Location: MIT
Tuesdays 6:30 - 8:30 PM
March 19 - April 16, 2019
How does moralism operate at the very heart of US imperialism and settler colonialism? How does this moralism seep into and absorb the categories of life and death itself, constituting a distinct form of biopolitics? How does the seemingly rational and commonsense sanctity surrounding the “value of life” in US “terrorism” discourse reflect our nation-state’s commitment to erasing indigenous people(s) and anti-colonial resistance? And how and why does queer theory aid in the project of detecting and overcoming all of these hierarchical moralisms?
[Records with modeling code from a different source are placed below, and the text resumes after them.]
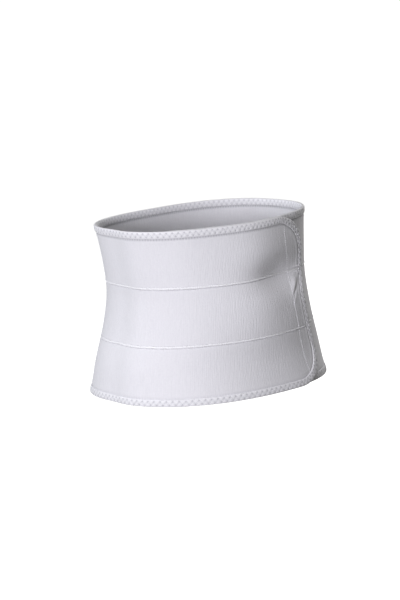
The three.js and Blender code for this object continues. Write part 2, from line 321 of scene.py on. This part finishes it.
class Value:
    """A number that changes over a surface: arithmetic on it adds the Math nodes."""

    def __init__(self, socket):
        self.socket = socket

    def joined(self, operation, other, swapped=False):
        """A Math node with this value and another, which may be a plain number, as its inputs."""
        tree = self.socket.id_data
        node = tree.nodes.new("ShaderNodeMath")
        node.operation = operation
        for target, end in zip(node.inputs, (other, self) if swapped else (self, other)):
            if isinstance(end, Value):
                tree.links.new(end.socket, target)
            else:
                target.default_value = end
        return Value(node.outputs[0])

    def __add__(self, other):
        return self.joined("ADD", other)

    def __radd__(self, other):
        return self.joined("ADD", other, swapped=True)

    def __sub__(self, other):
        return self.joined("SUBTRACT", other)

    def __rsub__(self, other):
        return self.joined("SUBTRACT", other, swapped=True)

    def __mul__(self, other):
        return self.joined("MULTIPLY", other)

    def __rmul__(self, other):
        return self.joined("MULTIPLY", other, swapped=True)

    def cosine(self):
        return self.joined("COSINE", 0.0)


class Finish:
    """A material, built node by node round its shader."""

    def __init__(self, name, **constants):
        self.material = bpy.data.materials.new(name)
        self.material.use_nodes = True
        self.tree = self.material.node_tree
        self.shader = self.tree.nodes["Principled BSDF"]
        for socket, value in constants.items():
            self.shader.inputs[socket.replace("_", " ")].default_value = value

    def add(self, kind, settings=None, sockets=None):
        """One node: its settings first, then a value or a link for each named socket."""
        node = self.tree.nodes.new("ShaderNode" + kind)
        for setting, value in (settings or {}).items():
            setattr(node, setting, value)
        self.join(node, sockets or {})
        return node

    def join(self, node, sockets):
        """Sets or links a node's sockets, each found by its name or its identifier."""
        for name, value in sockets.items():
            target = next(s for s in node.inputs if name in (s.identifier, s.name))
            if isinstance(value, Value):
                self.tree.links.new(value.socket, target)
            else:
                target.default_value = value

    def flat_belt(self):
        """The flat belt's measures, along and up, and both as one vector."""
        place = Value(self.add("UVMap", {"uv_map": "belt"}).outputs["UV"])
        parts = self.add("SeparateXYZ", sockets={"Vector": place})
        return Value(parts.outputs["X"]), Value(parts.outputs["Y"]), place

    def painted_shade(self):
        """How much painted shade a place has in the sewing, from the piece's own attribute."""
        return Value(self.add("Attribute", {"attribute_name": "painted_shade"}).outputs["Fac"])

    def noise(self, place, scale, detail):
        """Fractal noise from 0 to 1, with scale in lumps a metre."""
        node = self.add("TexNoise", sockets={"Vector": place, "Scale": scale, "Detail": detail})
        return Value(node.outputs["Fac"])

    def blend(self, share, first, second):
        """A colour between two colours."""
        sockets = {"Factor_Float": share, "A_Color": first, "B_Color": second}
        node = self.add("Mix", {"data_type": "RGBA"}, sockets)
        return Value(next(s for s in node.outputs if s.identifier == "Result_Color"))

    def finish(self, colour, roughness, height, relief):
        """Joins the shader to its colour, roughness and bump; relief is the bump's height."""
        bump = self.add("Bump", sockets={"Height": height, "Distance": relief, "Strength": 1.0})
        self.join(
            self.shader,
            {"Base Color": colour, "Roughness": roughness, "Normal": Value(bump.outputs[0])},
        )
        return self.material


def waves(value, pitch):
    """From 0 to 1 and back over each pitch, as a cosine."""
    return (value * (2 * math.pi / pitch)).cosine() * 0.5 + 0.5


def elastic_finish():
    """White knitted elastic: fine loops on each rib, a soft nap, and painted shade in the valleys.

    The ribs are cosines along the belt, set a little uneven by noise, and the loops a product of
    two cosines; the valleys between them are painted darker as shade. Upright streaks, patches and
    a mottle are noise, the knit's uneven tone. The sewing's hollows get darker painted shade still.
    """
    cloth = Finish(
        "white_ribbed_elastic", Sheen_Weight=0.2, Sheen_Roughness=0.6, Specular_IOR_Level=0.25
    )
    along, up, place = cloth.flat_belt()
    fuzz = cloth.noise(place, scale=1400, detail=3)
    upright = cloth.add("Mapping", sockets={"Vector": place, "Scale": (1.0, 0.16, 1.0)})
    streaks = cloth.noise(Value(upright.outputs[0]), scale=420, detail=3)
    patches = cloth.noise(place, scale=26, detail=3)
    mottle = cloth.noise(place, scale=420, detail=2)
    uneven = (patches - 0.5) * 0.0012 + (streaks - 0.5) * 0.0006
    ribs = waves(along + uneven, RIB_PITCH)
    loops = waves(along, RIB_PITCH / 4) * waves(up + ribs * 0.0004, 0.0008)
    height = loops * 0.4 + fuzz * 0.5 + ribs * 0.2 + streaks * 3.4 + mottle
    # Painted shade in the rib and loop valleys, mixed with the uneven tone of patches, nap, streaks
    # and mottle.
    shade = (1 - ribs) * 0.10 + (1 - loops) * 0.10 + patches * 0.16 + fuzz * 0.12 - 0.25
    shade = shade + (1 - streaks) * 0.7 + (mottle - 0.5) * 0.6
    colour = cloth.blend(shade, ELASTIC_WHITE, ELASTIC_VALLEY_SHADE_AND_TONE)
    # Painted shade beside the seams and the tape, from the piece's attribute.
    colour = cloth.blend(cloth.painted_shade(), colour, ELASTIC_SEWING_SHADE)
    return cloth.finish(colour, 0.86 + fuzz * 0.1, height, relief=0.00012)


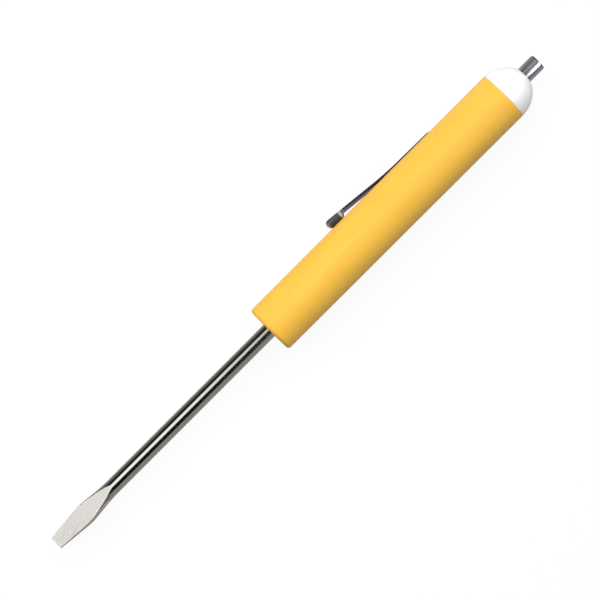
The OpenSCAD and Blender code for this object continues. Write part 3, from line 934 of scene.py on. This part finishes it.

In this microseminar, we will engage the recent book Queer Terror: Life, Death, and Desire in the Settler Colony (Columbia UP: 2018) and the primary texts that sustain its inquiry in order to address some of these questions.
Faculty
C. Heike Schotten is Associate Professor of Political Science and an affiliated faculty in Women’s and Gender Studies. Her research interests lie at the various intersections of queer theory, Nietzsche studies, biopolitics, the War on Terror, and liberatory critical theory. Drawing on each of these areas, her research theorizes the various meaning of and possibilities for liberation within the specific contexts of U.S. imperialism, U.S. settler colonialism, and historically still-hegemonic Euro-American constructs of knowledge and knowing.